The significance of "I’m So Happy You Are Here" extends far beyond the walls of Hikarie Hall. By gathering 200 works from 30 artists, the exhibition forces a necessary recalibration of the history of photography. It posits that the "grit and conceptual genius" previously attributed almost exclusively to men were qualities shared by their female contemporaries, albeit applied to different contexts and through different mediums.

For the international art community, the exhibition serves as a call to re-evaluate the archives. It highlights that the "blind spot" mentioned by the curators is not merely a lack of representation, but a loss of nuance in our understanding of Japanese culture. As the exhibition continues its run in Tokyo through August 26, it stands as a testament to the fact that the history of photography is a living, breathing entity—one that is constantly being rewritten by those who have the courage to step behind the lens and claim their own narrative.

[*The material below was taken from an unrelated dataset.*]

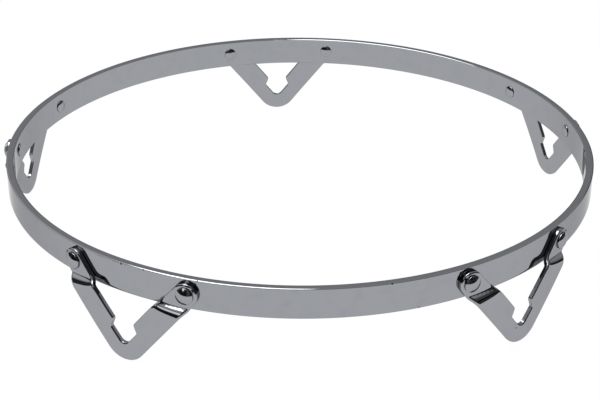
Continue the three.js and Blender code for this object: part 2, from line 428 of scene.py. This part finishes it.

In the words of the curators, this is not a revisionist project; it is an inclusionary one. By recognizing the individual brilliance of artists like Yamazawa, Okanoue, Kon, Ishikawa, and Kawauchi, we aren’t just adding names to a list—we are gaining a more complete, and ultimately more accurate, picture of the world.


Exhibition Details:

  • I’m So Happy You Are Here: Japanese Women Photographers from the 1950s to Now
  • Venue: Hikarie Hall, Shibuya, Tokyo
  • Dates: July 4 – August 26, 2026
  • Participating Artists: Aya Fujioka, Mikiko Hara, Hiromix, Toshie Imai, Miyako Ishiuchi, Mao Ishikawa, Ai Iwane, Mari Katayama, Rinko Kawauchi, Hiroko Komatsu, Michiko Kon, Yurie Nagashima, Asako Narahashi, Mika Ninagawa, Tamiko Nishimura, Rika Noguchi, Sakiko Nomura, Toshiko Okanoue, Yuki Onodera, Momo Okabe, Tomoko Sawada, Rieko Shiga, Kunie Sugiura, Yuki Tawada, Toyoko Tokiwa, Tokuko Ushioda, Hitomi Watanabe, Eiko Yamazawa, Miwa Yanagi, and Tomoko Yoneda. (Special exhibit: Shima Ryu).